How’d you get the count of operators in JAX?

They were primarily taken from this page: jax.lax package — JAX documentation

This is great @Chillee. I cannot agree anymore when I stand at the point of AI chip manufactory. The category methodology in this post is from the code base of PyTorch, right? However, maybe there are some drawbacks to the current methodology.

  • An operator can be classified into more than one type.
  • many words like misc, weird, long tail
  • No unified underlying category methodology

Do you have any more ideas about the taxonomy, for example from computation pattern or something else? Thank you for your great work again.

1 Like

However, maybe there are some drawbacks to the current methodology.

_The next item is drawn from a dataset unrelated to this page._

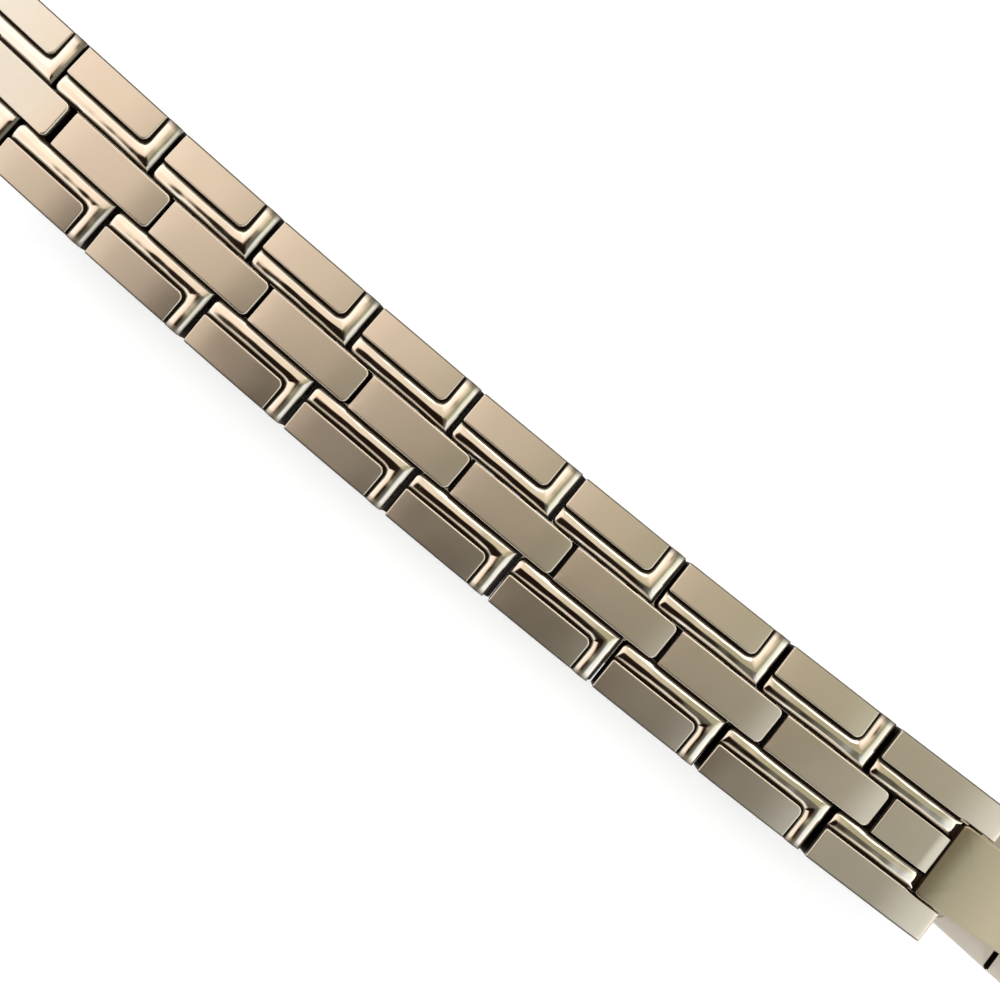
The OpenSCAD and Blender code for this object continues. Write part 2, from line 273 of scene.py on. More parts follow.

Yes, I certainly agree. This taxonomy was primarily meant to get a high-level view of what the operators in PyTorch consist of - I certainly wouldn’t even guarantee that these tags are necessarily correct :stuck_out_tongue:

There is some current work (cc: @anjali411 ) on providing a more structured tagging system for operators, as well as a lot of ongoing work on providing decompositions of our operator set (see Tracing with Primitives: Update 0).

Thank you for your reply and telling me about the ongoing work.